How this will play out in the classroom is not yet clear. Lessons will be rooted in discussion, problem-solving and community projects, rather than traditional blackboard teaching methods. But the sound of political axes grinding will never be far off. When the children discuss the media, for instance, instructors will be required to “make visible how and why certain representations of race, class, gender etc., are constructed in the media, and to ask whose interests these representations serve.”

The irony in all of this is that the board is taking its cues in part from the private system—understanding, perhaps, that the attraction of alternative schooling lies as much in a sense of exclusivity as any philosophical underpinnings. Blackstock, for one, notes that many of the 60 pupils signed up for the Grove school will be coming from private schools.

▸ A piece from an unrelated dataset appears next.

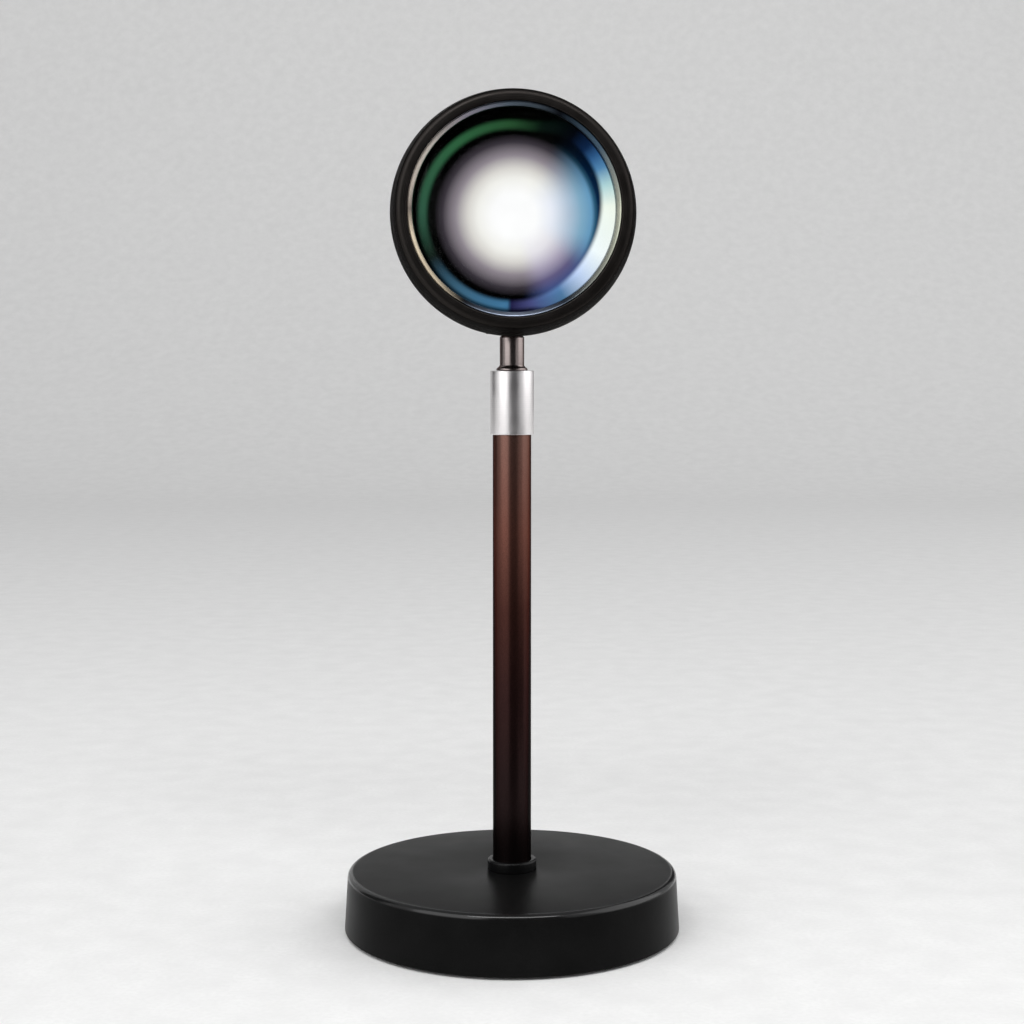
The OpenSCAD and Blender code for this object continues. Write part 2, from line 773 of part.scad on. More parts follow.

That’s a development that fascinates Peter Cowley, the director of school performance measurement at the Fraser Institute. “I’ve seen public school systems bending over backward in Quebec and Edmonton and to a lesser extent in British Columbia to make themselves look like private schools,” says Cowley, whose organization has lobbied for greater choice in education. “What does that say?” To Cowley, the Grove school’s program differs only in degree from prevailing values within the public education mainstream. If the intent is to provide genuine choice, he says, provinces should switch to a fully privatized system in which parents are permitted to take their funding to whatever schools suit them best.

Which, of course, is about as likely to occur as the eradication of the schoolyard bully. For all the talk of drift toward private schooling, Canadians show no inclination to get rid of public schools (nearly six out of 10 in a poll taken last fall described their provinces’ systems as good or excellent). But as our tastes in education grow ever more particular, and as more parents demand schools that reflect their particular world view, public boards will be faced with a daunting challenge. They must still try to be all things to all people, while offering a little something extra to everyone who asks. Somehow, at some point, they will have to draw a line.